The soundtrack: No one raises his or her voice in this film until Simon shouts "Ariane!" at the end. Ariane's high heels provide the familiar annoying clack on hard surfaces. Simon coughs or sneezes occasionally from allergy (whereas his predecessor Marcel Proust was invalided by respiratory problems). A Schubert sonata provides some touches of beauty. Rachmaninoff's Isle of the Dead injects some welcome tension and punctuates the ending of the film. Ariane's catchy song "Tout ca parce qu'au bois de Chaville" is a 1950s hit available as an MP3 download from Amazon. In the windows duet from Cosi fan tutte, Ariane sings like a school girl though she says she takes voice lessons every week.

The first three quarters of this film are repetitions of Simon's tracking Ariane and interrogating her. All her responses are nebulous. She is nonresistant to his kisses and his two breathy frottages and his weak completions. She herself initiates nothing.

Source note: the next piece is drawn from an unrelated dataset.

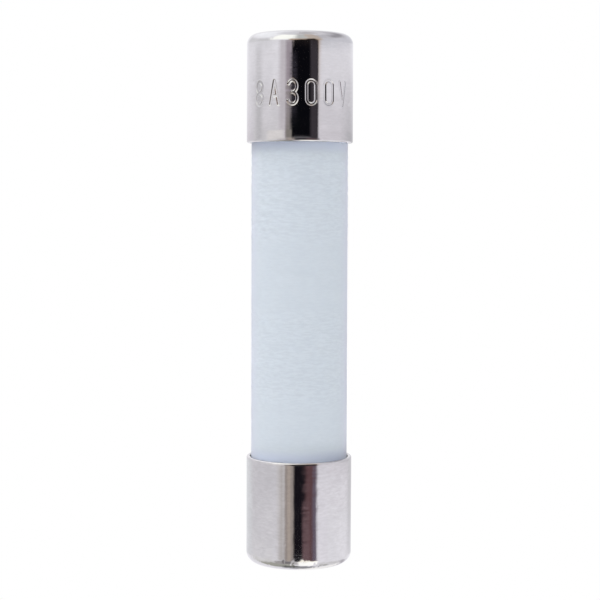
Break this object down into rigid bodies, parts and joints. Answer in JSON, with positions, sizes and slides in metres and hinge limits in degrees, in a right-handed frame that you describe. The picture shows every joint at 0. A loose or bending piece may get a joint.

A scene I must mention is Simon bathing in a sudsy tub. He addresses her, off camera, about her scent by way of providing himself with a stimulating note. The wall beside his tub contains a thick refractory glass panel behind which is another interior. I was startled as Ariane's naked form rose suddenly behind the panel, for she is bathing in a second bathroom. She continues to wash and Simon rises, covering himself with a robe, and presses against the glass as if she is his mirror image.

NEXT PARA IS A SPOILER

In the film's final quarter, Simon concludes that Ariane is indeed engaging in lesbian practices and he feels irrevocably shut out. In his apartment he awakes her in her cramped little bed and tells her she must leave at once and forever. He insists on driving her to her aunt's country house, then reverses his decision, and they drive to a seaside hotel. As night falls, she says she is going for a swim, but all too quickly the weather acts up and he runs to the shore, "Ariane!" He strips off his clothes and plunges in. In the black uproaring waves I could barely make out whether he reached her, but I think he did. In the calm morning a motor boat brings him in, alone, right up to pass beneath the camera, his body chilled, his face stone.

Chantal Akerman seems content to make films to her own taste and for festival audiences who can be intrigued by her techniques. Then it's direct to DVD. And this is a channel worth having."